For us this is about increasing healthspan, not lifespan
Elysium Health hasn’t discovered the fountain of youth, but their new supplement—with the backing of some of the world’s foremost authorities on aging—could change how you get older
Say someone came up to you selling a dietary supplement—a pill that you take once a day—that could boost your energy, improve your body’s ability to repair its DNA, and keep you healthier as you get older.
It might sound like a scam, or more likely just another in a sea of confusing, undifferentiated claims that make up the $20 billion dollar supplement industry.
But let’s say that someone is MIT’s Lenny Guarente, one of the world’s leading scientists in the field of aging research. And he’s being advised by five Nobel Prize winners and two dozen other top researchers in their fields. You might pay a little more attention.
THE SCIENTIST AND THE STARTUP
Cofounding a supplement company seems an unlikely career move for someone like Guarente, a man who is one of the most well-respected scientists in his field. (“It is a departure,” Guarente admits). Mostly, for him, getting involved in Elysium Health is a decision born out of opportunity and frustration. The opportunity is the chance to make a difference by translating findings in the booming field of aging research directly to consumers today. The frustration is that doing this has taken so long in the first place.

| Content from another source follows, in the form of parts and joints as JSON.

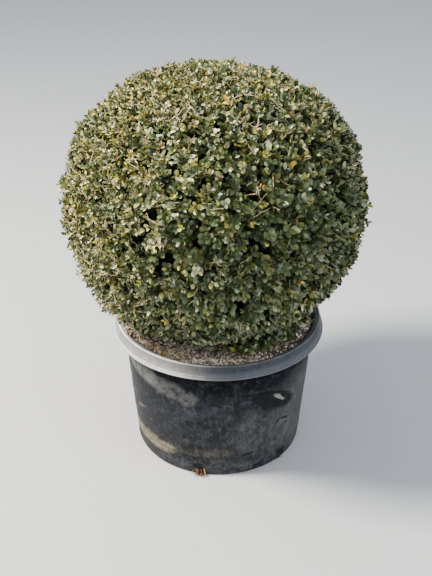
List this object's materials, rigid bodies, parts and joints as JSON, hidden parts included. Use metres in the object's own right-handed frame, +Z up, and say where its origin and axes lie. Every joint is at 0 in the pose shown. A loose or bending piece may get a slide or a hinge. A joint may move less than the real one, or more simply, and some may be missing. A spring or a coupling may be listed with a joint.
{
  "type": "potted box topiary ball",
  "caption": "Evergreen box shrub clipped to a ball, on a short branching stem, growing in a round dark nursery pot with a rolled collar.",
  "frame": {"origin": "middle of the pot's flat underside", "axes": "+Z up the plant; -Y is the side that the picture shows, and +X is on its right"},
  "size_m": [0.6683, 0.6738, 0.9144],
  "materials": {
    "pot_plastic": "weathered matt charcoal plastic, dusty, with scuffs and a dried mud line",
    "potting_soil": "crumbly brown potting mix with bark chips, pale specks and dry leaves",
    "bark": "rough grey-beige bark",
    "box_leaves": "small leathery leaves, dark green to olive, with tan and yellow ones among them"
  },
  "bodies": {
    "root": {"pot": "pot_plastic", "potting_soil": "potting_soil", "trunk": "bark", "bough_1": "bark", "bough_2": "bark", "bough_3": "bark", "bough_4": "bark", "bough_5": "bark", "bough_6": "bark", "foliage_ball": "box_leaves", "low_shoot_1": "box_leaves", "low_shoot_2": "box_leaves", "low_shoot_3": "box_leaves", "low_shoot_4": "box_leaves", "low_shoot_5": "box_leaves", "low_shoot_6": "box_leaves"}
  },
  "joints": []
}
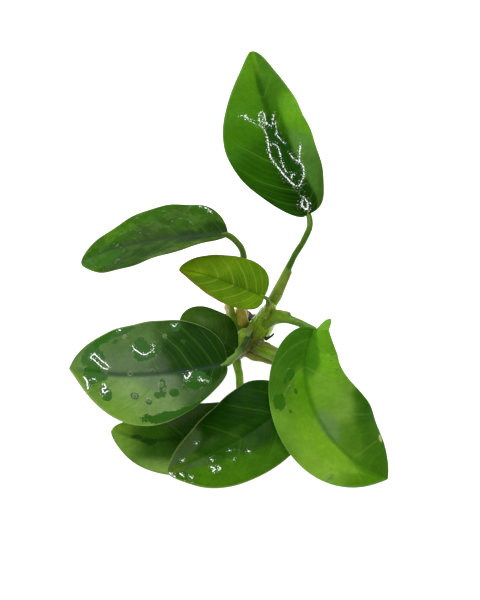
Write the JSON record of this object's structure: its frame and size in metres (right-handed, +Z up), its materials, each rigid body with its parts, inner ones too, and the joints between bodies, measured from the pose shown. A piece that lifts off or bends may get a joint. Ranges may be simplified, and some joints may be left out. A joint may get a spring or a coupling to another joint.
{
  "type": "anubias on stone",
  "caption": "Broad-leaved aquarium plant: stalked leaf blades spread from a creeping rhizome whose roots grip a small dark stone, which stands on its flat base.",
  "frame": {"origin": "middle of the stone's flat underside", "axes": "+Z up from the surface it stands on, +Y towards the far side where the long-stemmed top leaf points, +X to the right"},
  "size_m": [0.1254, 0.167, 0.0816],
  "materials": {
    "stone": "rough, finely pitted dark lava rock",
    "rhizome": "living plant tissue, ringed with old leaf scars, damp",
    "leaf": "living leathery leaf, satin with wet patches",
    "bright_leaf": "living leathery leaf, lighter green, satin",
    "young_leaf": "thin young leaf, yellow green with a brown edge",
    "stem": "smooth juicy stem, gloss",
    "root": "pale fleshy root, matt"
  },
  "bodies": {
    "root": {"stone": "stone", "rhizome": "rhizome", "leaf_top": "leaf", "leaf_upper_left": "leaf", "leaf_young": "young_leaf", "leaf_small": "leaf", "leaf_left": "leaf", "leaf_lower_left": "leaf", "leaf_bottom": "leaf", "leaf_right": "bright_leaf", "stem_top": "stem", "stem_upper_left": "stem", "stem_young": "stem", "stem_small": "stem", "stem_left": "stem", "stem_lower_left": "stem", "stem_bottom": "stem", "stem_right": "stem", "root_back": "root", "root_back_right": "root", "root_front": "root", "root_left": "root", "root_front_left": "root", "root_right": "root"}
  },
  "joints": []
}
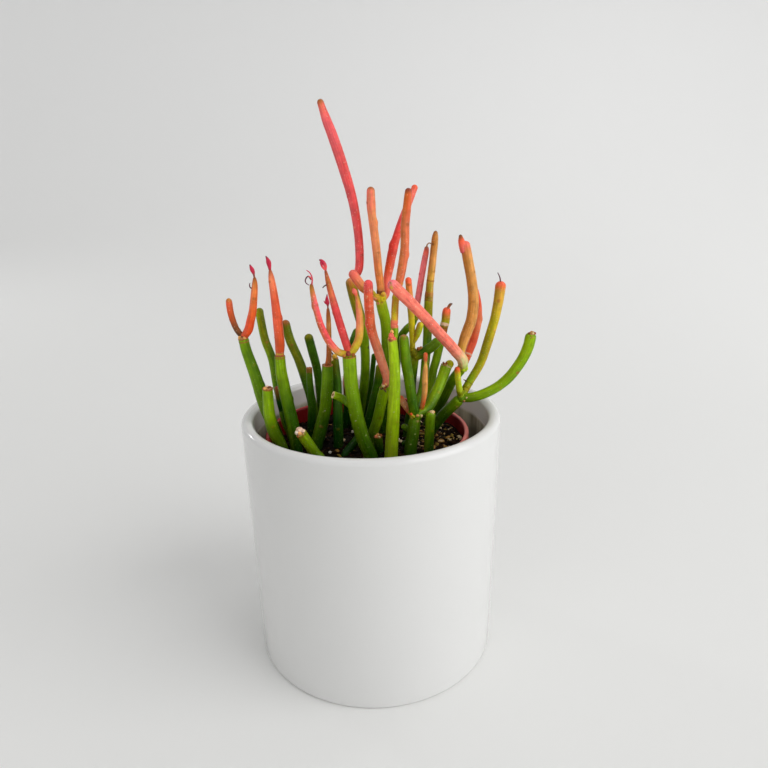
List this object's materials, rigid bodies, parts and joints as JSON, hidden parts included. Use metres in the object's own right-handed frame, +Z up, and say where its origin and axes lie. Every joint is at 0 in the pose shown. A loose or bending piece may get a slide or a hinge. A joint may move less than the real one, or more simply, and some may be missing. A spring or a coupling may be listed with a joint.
{
  "type": "potted succulent plant",
  "caption": "Upright pencil-stemmed succulent, green stems with red and orange tips, in a plastic nursery pot inside a plain white ceramic cylinder pot.",
  "frame": {"origin": "centre of the ceramic pot's flat underside", "axes": "+Z up along the ceramic pot's axis; -Y is the plant's front, with the stout bright stems; +X to the right seen from the front"},
  "size_m": [0.148, 0.13, 0.275],
  "materials": {
    "glazed_white": "gloss",
    "terracotta_plastic": "satin",
    "potting_mix": "matte",
    "stem_green": "satin",
    "stem_olive": "satin",
    "growth_red": "satin",
    "growth_coral": "satin",
    "growth_orange": "satin",
    "growth_ochre": "satin",
    "growth_lime": "satin"
  },
  "bodies": {
    "root": {"ceramic_pot": "glazed_white", "nursery_pot": "terracotta_plastic", "soil": "potting_mix", "left_forked_stem": "stem_green", "left_tall_stem": "stem_green", "left_cut_stub": "stem_green", "left_thin_cut_stem": "stem_green", "front_leaning_stub": "stem_green", "middle_left_stem": "stem_green", "front_forked_stem": "stem_green", "middle_callused_stem": "stem_green", "front_short_stub": "stem_green", "front_low_stub": "stem_green", "middle_forked_stem": "stem_green", "front_right_stem": "stem_green", "right_branching_stem": "stem_green", "right_leaning_stem": "stem_green", "far_right_stem": "stem_green", "right_short_stub": "stem_green", "left_olive_stem": "stem_olive", "left_back_long_stem": "stem_olive", "left_back_short_stem": "stem_olive", "middle_left_back_stem": "stem_olive", "middle_hidden_stem": "stem_olive", "middle_back_stem": "stem_olive", "middle_olive_stem": "stem_olive", "middle_thin_stem": "stem_olive", "right_back_forked_stem": "stem_olive", "right_back_thin_stem": "stem_olive", "front_fork_middle_growth": "growth_red", "tall_red_growth": "growth_red", "leaning_red_growth": "growth_red", "front_fork_left_growth": "growth_coral", "coral_growth": "growth_coral", "right_small_pink_growth": "growth_coral", "right_thin_pink_growth": "growth_coral", "pink_diagonal_growth": "growth_coral", "left_fork_short_growth": "growth_orange", "left_fork_tall_growth": "growth_orange", "left_tall_growth": "growth_orange", "front_fork_right_growth": "growth_orange", "orange_growth": "growth_orange", "right_small_orange_growth": "growth_orange", "red_orange_growth": "growth_orange", "middle_left_growth": "growth_ochre", "arching_ochre_growth": "growth_ochre", "upright_tan_growth": "growth_ochre", "right_ochre_growth": "growth_ochre", "big_ochre_growth": "growth_ochre", "right_short_lime_growth": "growth_lime", "right_back_lime_growth": "growth_lime", "far_right_stub_growth": "growth_lime", "far_right_lime_growth": "growth_lime"}
  },
  "joints": []
}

“My biggest hope is that we can make available to people something that is currently unavailable, and that it will have a positive impact on their health,” Guarente says.
Elysium Health actually had its beginnings in conversations between its other two, younger cofounders, Eric Marcotulli and Dan Alminana, who were then tech investors and gym buddies. Even though they’re both quite health-conscious, they knew they couldn’t halt the march of aging and all the ailments that come with it. Far more than diet or anything else people can control, the biggest risk factor for many of the diseases that kill us—including diabetes, cancer, and cardiovascular disease—is simply getting older.

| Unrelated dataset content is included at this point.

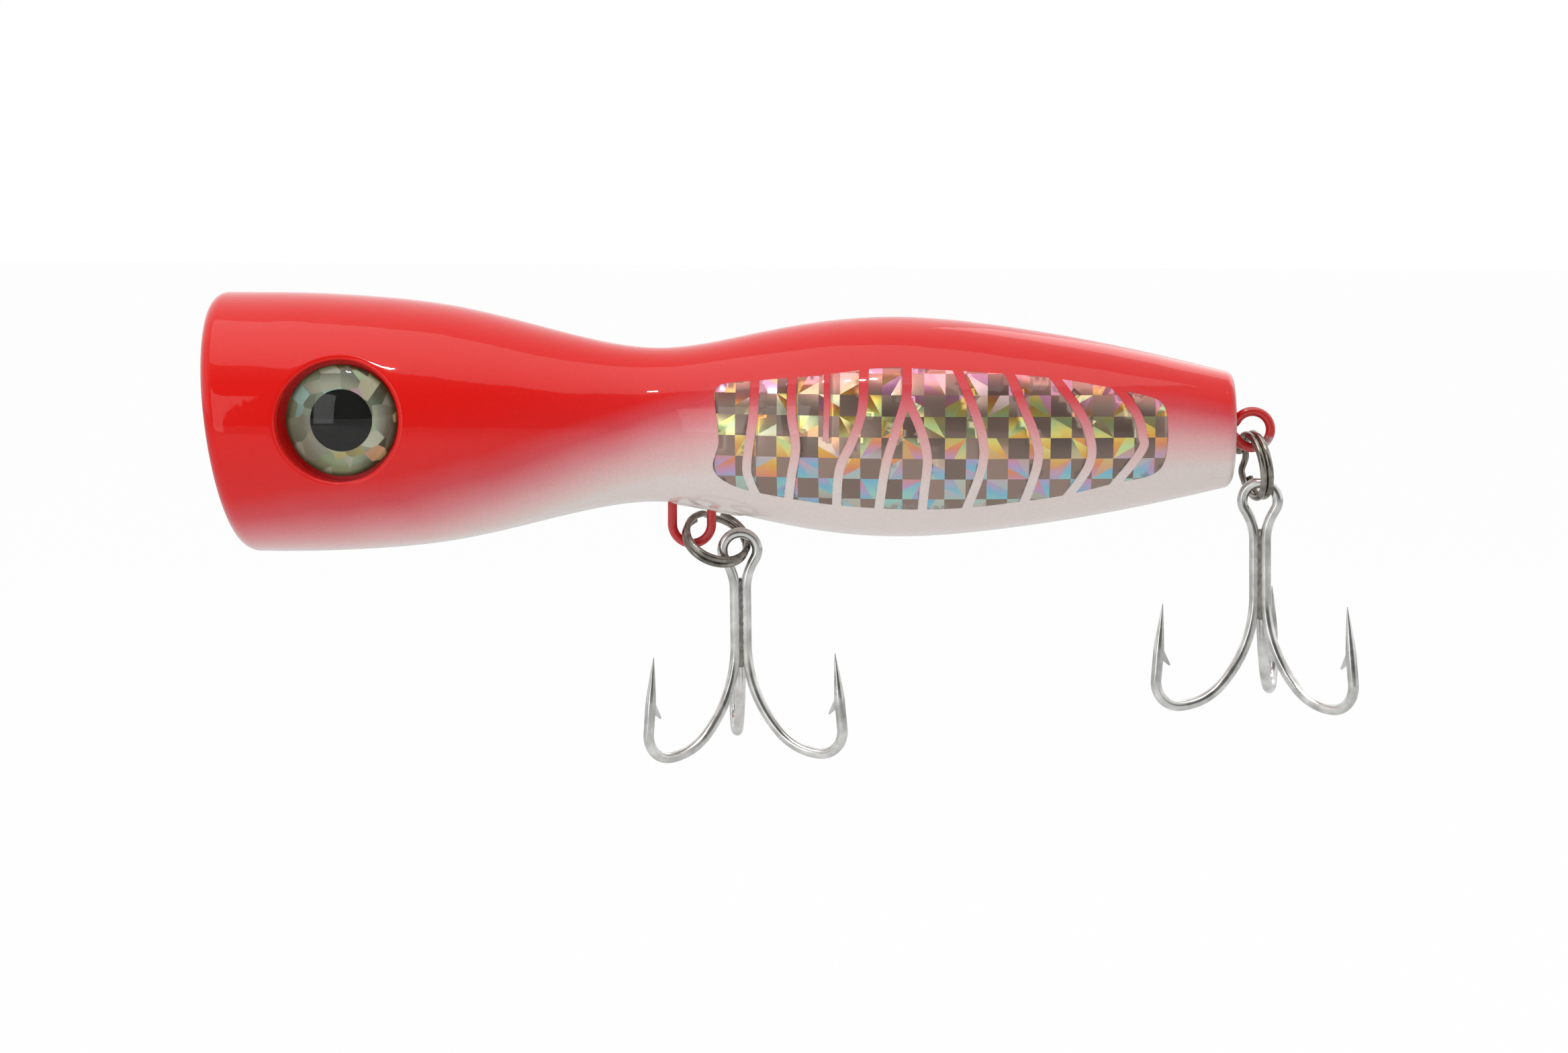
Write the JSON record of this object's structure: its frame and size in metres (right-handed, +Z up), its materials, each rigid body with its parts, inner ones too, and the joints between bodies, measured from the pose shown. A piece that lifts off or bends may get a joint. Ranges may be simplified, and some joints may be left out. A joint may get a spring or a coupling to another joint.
{
  "type": "topwater popper",
  "caption": "Topwater fishing lure with a cupped mouth, a waisted turned body, glued-in eyes, flank foil, and treble hooks swinging on split rings.",
  "frame": {"origin": "centre of the tow eye, on the axis of the body", "axes": "+X aft along the body's axis, from mouth to tail; +Z up, away from the belly hook; the lure's left side is at -Y"},
  "size_m": [0.1563, 0.0358, 0.0639],
  "materials": {
    "body_paint": "turned wood, sprayed red over pearl white, clear gloss coat",
    "slot_fill": "filler sanded flush and painted over",
    "clear_epoxy": "clear epoxy, run smooth",
    "wire_paint": "stainless wire under overspray of red paint",
    "lead": "cast lead, dull",
    "plug_paint": "plug turned flush and painted over",
    "eye_foam": "adhesive foam pad",
    "eye_foil": "silver holographic foil",
    "eye_ink": "black print",
    "eye_resin": "clear cast resin dome",
    "prism_foil": "prismatic film under the clear coat",
    "ring_steel": "black nickel on spring steel",
    "hook_tin": "bright tin on forged steel wire",
    "braze_tin": "dull tin over braze"
  },
  "bodies": {
    "lure": {"belly_ballast": "lead", "belly_ballast_plug": "plug_paint", "body_blank": "body_paint", "eye_dome_left": "eye_resin", "eye_dome_right": "eye_resin", "eye_iris_left": "eye_foil", "eye_iris_right": "eye_foil", "eye_pad_left": "eye_foam", "eye_pad_right": "eye_foam", "eye_pupil_left": "eye_ink", "eye_pupil_right": "eye_ink", "foil_left_01": "prism_foil", "foil_left_02": "prism_foil", "foil_left_03": "prism_foil", "foil_left_04": "prism_foil", "foil_left_05": "prism_foil", "foil_left_06": "prism_foil", "foil_left_07": "prism_foil", "foil_left_08": "prism_foil", "foil_left_09": "prism_foil", "foil_left_10": "prism_foil", "foil_right_01": "prism_foil", "foil_right_02": "prism_foil", "foil_right_03": "prism_foil", "foil_right_04": "prism_foil", "foil_right_05": "prism_foil", "foil_right_06": "prism_foil", "foil_right_07": "prism_foil", "foil_right_08": "prism_foil", "foil_right_09": "prism_foil", "foil_right_10": "prism_foil", "hanger_seal": "clear_epoxy", "slot_filler": "slot_fill", "tail_ballast": "lead", "tail_ballast_plug": "plug_paint", "through_wire": "wire_paint"},
    "belly_ring": {"belly_split_ring": "ring_steel"},
    "belly_treble": {"belly_treble_double": "hook_tin", "belly_treble_single": "hook_tin", "belly_treble_braze": "braze_tin"},
    "tail_ring": {"tail_split_ring": "ring_steel"},
    "tail_treble": {"tail_treble_double": "hook_tin", "tail_treble_single": "hook_tin", "tail_treble_braze": "braze_tin"}
  },
  "joints": [
    {"name": "belly_ring_swing", "type": "hinge", "parent": "lure", "child": "belly_ring", "pos_m": [0.05894, 0, -0.0139], "axis": [1, 0, 0], "range_deg": [-70, 4]},
    {"name": "belly_treble_swing", "type": "hinge", "parent": "belly_ring", "child": "belly_treble", "pos_m": [0.06614, 0, -0.01718], "axis": [-0.131, 0.9908, 0.0328], "range_deg": [-25, 35]},
    {"name": "tail_ring_swing", "type": "hinge", "parent": "lure", "child": "tail_ring", "pos_m": [0.13612, 0, 0], "axis": [0, -1, 0], "range_deg": [-4, 150]},
    {"name": "tail_treble_swing", "type": "hinge", "parent": "tail_ring", "child": "tail_treble", "pos_m": [0.13655, 0, -0.00492], "axis": [0.9518, 0.2588, 0.1644], "range_deg": [-65, 40]}
  ]
}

Marcotulli knew something about the market opportunity too, which has also lately attracted the likes of Google (with its Calico Labs project) and other SIlicon Valley investors. He had studied the story of a company called Sirtris Pharmaceuticals, which in the mid-2000s was working to take resveratrol, the natural anti-aging compound found in red wine, and alter it into a more potent form that could be patented and developed into a medical drug. In 2008, Sirtris—founded by Guarente’s former postdoc David Sinclair—was acquired by the drugmaker GlaxoSmithKline for a jaw-dropping $720 million.

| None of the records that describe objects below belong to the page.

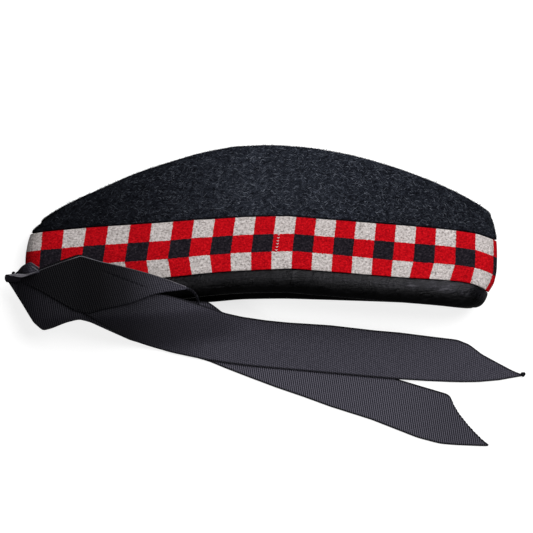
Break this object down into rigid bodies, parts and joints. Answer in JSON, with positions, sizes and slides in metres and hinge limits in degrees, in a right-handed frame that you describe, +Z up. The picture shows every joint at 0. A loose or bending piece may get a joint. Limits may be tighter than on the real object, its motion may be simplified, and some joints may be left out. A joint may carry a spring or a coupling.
{
  "type": "glengarry cap",
  "caption": "Boat-shaped felt cap with a lengthwise crease, a diced band, a padded leather binding round the rim and ribbons at the back, lying on its side.",
  "frame": {"origin": "middle of the part's footprint, on the surface that it lies on", "axes": "+X from the back of the cap to its front, +Y from the rim to the crown, +Z up from the left side that it lies on to the right side"},
  "size_m": [0.3278, 0.1912, 0.0386],
  "materials": {
    "felt": "dark navy wool felt, matt with a short nap",
    "dicing": "woven tape with red, white and dark squares in three rows",
    "leather": "soft black leather, half gloss",
    "ribbon": "black grosgrain, faint sheen"
  },
  "bodies": {
    "root": {"felt_crown": "felt", "diced_band": "dicing", "leather_binding": "leather", "ribbon_lower": "ribbon", "ribbon_upper": "ribbon", "ribbon_gather": "ribbon"}
  },
  "joints": []
}
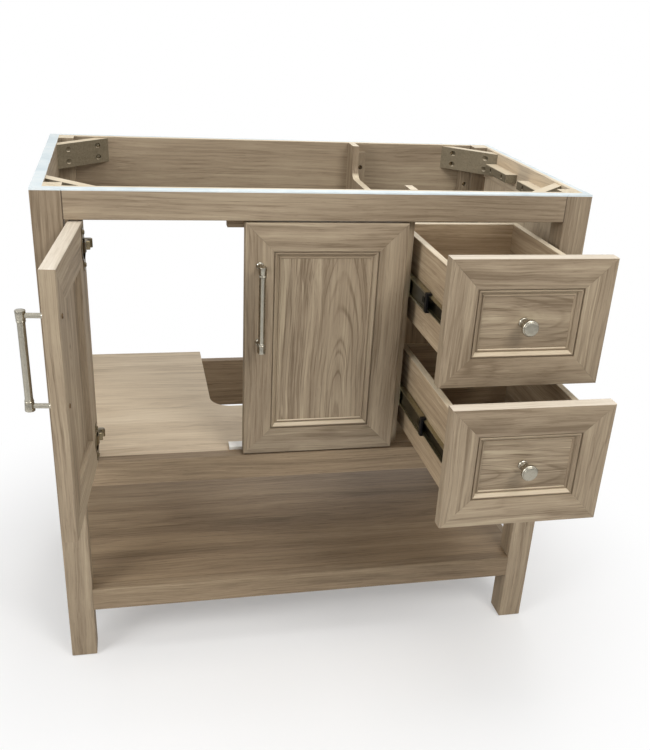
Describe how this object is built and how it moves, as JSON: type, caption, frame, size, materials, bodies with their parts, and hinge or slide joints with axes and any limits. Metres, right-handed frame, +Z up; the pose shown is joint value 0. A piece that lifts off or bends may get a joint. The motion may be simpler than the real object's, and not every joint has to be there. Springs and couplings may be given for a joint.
{
  "type": "bathroom vanity base",
  "caption": "Free-standing vanity base for a countertop: frame on square legs, open lower shelf, hinged doors with bar pulls, drawers on slides beside them, cut-out for pipes.",
  "frame": {"origin": "middle of the footprint of the four legs, on the floor", "axes": "+X to the right of someone facing the doors, +Y from the front to the back, +Z up"},
  "size_m": [0.924, 0.8165, 0.883],
  "materials": {
    "painted_wood": "greige stain over visible grain, satin",
    "panel_wood": "greige stain over visible grain, satin",
    "cabinet_board": "pale greige wood-grain board, matt",
    "drawer_board": "grey wood-grain board, matt",
    "raw_wood": "bare light wood, planed",
    "brace_wood": "khaki-grey stain, rough edges",
    "nickel": "satin nickel",
    "zinc": "grey zinc plate",
    "black_plastic": "matt",
    "white_plastic": "matt"
  },
  "bodies": {
    "cabinet": {"front_left_leg": "painted_wood", "front_right_leg": "painted_wood", "rear_left_leg": "painted_wood", "rear_right_leg": "painted_wood", "left_side_rails": "painted_wood", "right_side_rails": "painted_wood", "side_panels": "panel_wood", "drawer_back_panel": "panel_wood", "front_top_rail": "painted_wood", "front_middle_rail": "painted_wood", "back_top_rail": "painted_wood", "back_middle_rail": "painted_wood", "cabinet_floor": "cabinet_board", "partition": "cabinet_board", "lower_shelf": "painted_wood", "shelf_front_rail": "painted_wood", "shelf_back_rail": "painted_wood", "shelf_side_rails": "painted_wood", "front_corner_braces": "brace_wood", "rear_corner_braces": "brace_wood", "right_side_blocks": "raw_wood", "rear_battens": "painted_wood", "slide_spacers": "painted_wood", "door_stop_block": "raw_wood", "door_bumper": "white_plastic", "wood_screws": "nickel", "hinge_arms": "nickel", "cabinet_slide_members": "zinc"},
    "left_door": {"left_door_frame": "painted_wood", "left_door_moulding": "painted_wood", "left_door_panel": "panel_wood", "left_door_pull": "nickel", "left_door_pull_screws": "nickel", "left_door_hinge_cups": "nickel"},
    "right_door": {"right_door_frame": "painted_wood", "right_door_moulding": "painted_wood", "right_door_panel": "panel_wood", "right_door_pull": "nickel", "right_door_pull_screws": "nickel", "right_door_hinge_cups": "nickel"},
    "top_drawer": {"top_drawer_frame": "painted_wood", "top_drawer_moulding": "painted_wood", "top_drawer_panel": "panel_wood", "top_drawer_sides": "drawer_board", "top_drawer_ends": "drawer_board", "top_drawer_bottom": "drawer_board", "top_drawer_knob": "nickel", "top_drawer_slide_members": "zinc"},
    "bottom_drawer": {"bottom_drawer_frame": "painted_wood", "bottom_drawer_moulding": "painted_wood", "bottom_drawer_panel": "panel_wood", "bottom_drawer_sides": "drawer_board", "bottom_drawer_ends": "drawer_board", "bottom_drawer_bottom": "drawer_board", "bottom_drawer_knob": "nickel", "bottom_drawer_slide_members": "zinc"},
    "top_middle_slides": {"top_middle_slides": "zinc", "top_slide_guides": "black_plastic"},
    "bottom_middle_slides": {"bottom_middle_slides": "zinc", "bottom_slide_guides": "black_plastic"}
  },
  "joints": [
    {"name": "left_door_hinge", "type": "hinge", "parent": "cabinet", "child": "left_door", "pos_m": [-0.3973, -0.246, 0.6265], "axis": [0, 0, -1], "range_deg": [-95.5, 14.5]},
    {"name": "right_door_hinge", "type": "hinge", "parent": "cabinet", "child": "right_door", "pos_m": [0.1273, -0.246, 0.6265], "axis": [0, 0, 1], "range_deg": [0, 80]},
    {"name": "top_drawer_slide", "type": "slide", "parent": "cabinet", "child": "top_drawer", "axis": [0, -1, 0], "range_m": [-0.21, 0.135]},
    {"name": "top_middle_slide", "type": "slide", "parent": "cabinet", "child": "top_middle_slides", "axis": [0, -1, 0], "range_m": [-0.105, 0.0675]},
    {"name": "bottom_drawer_slide", "type": "slide", "parent": "cabinet", "child": "bottom_drawer", "axis": [0, -1, 0], "range_m": [-0.285, 0.06]},
    {"name": "bottom_middle_slide", "type": "slide", "parent": "cabinet", "child": "bottom_middle_slides", "axis": [0, -1, 0], "range_m": [-0.1425, 0.03]}
  ],
  "couplings": [
    {"joint": "top_middle_slide", "follows": "top_drawer_slide", "ratio": 0.5},
    {"joint": "bottom_middle_slide", "follows": "bottom_drawer_slide", "ratio": 0.5}
  ]
}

“The fundamental question was: Are there other natural products out there that could be meaningful? I think resveratrol was the first, and I was thinking there’s maybe the potential for many others,” Marcotulli remembers thinking as he studied the story while in business school.
The two started cold-calling scientists involved in aging research and were surprised how many were enthusiastic about the idea, including Guarente. The FDA doesn’t recognize aging itself as a condition, so, instead, companies like Sirtris and GSK are are taking scientific findings about how we age and translating them into drugs that treat specific age-related diseases. The issue is that the clinical trials involved in doing this can take more than a decade, and even then that is no guarantee a drug will be approved. The result has been that, though scientists have made major strides in understanding how and why we age and demonstrating that this aging can be delayed, they’ve so far seen few results in translating their work to help people.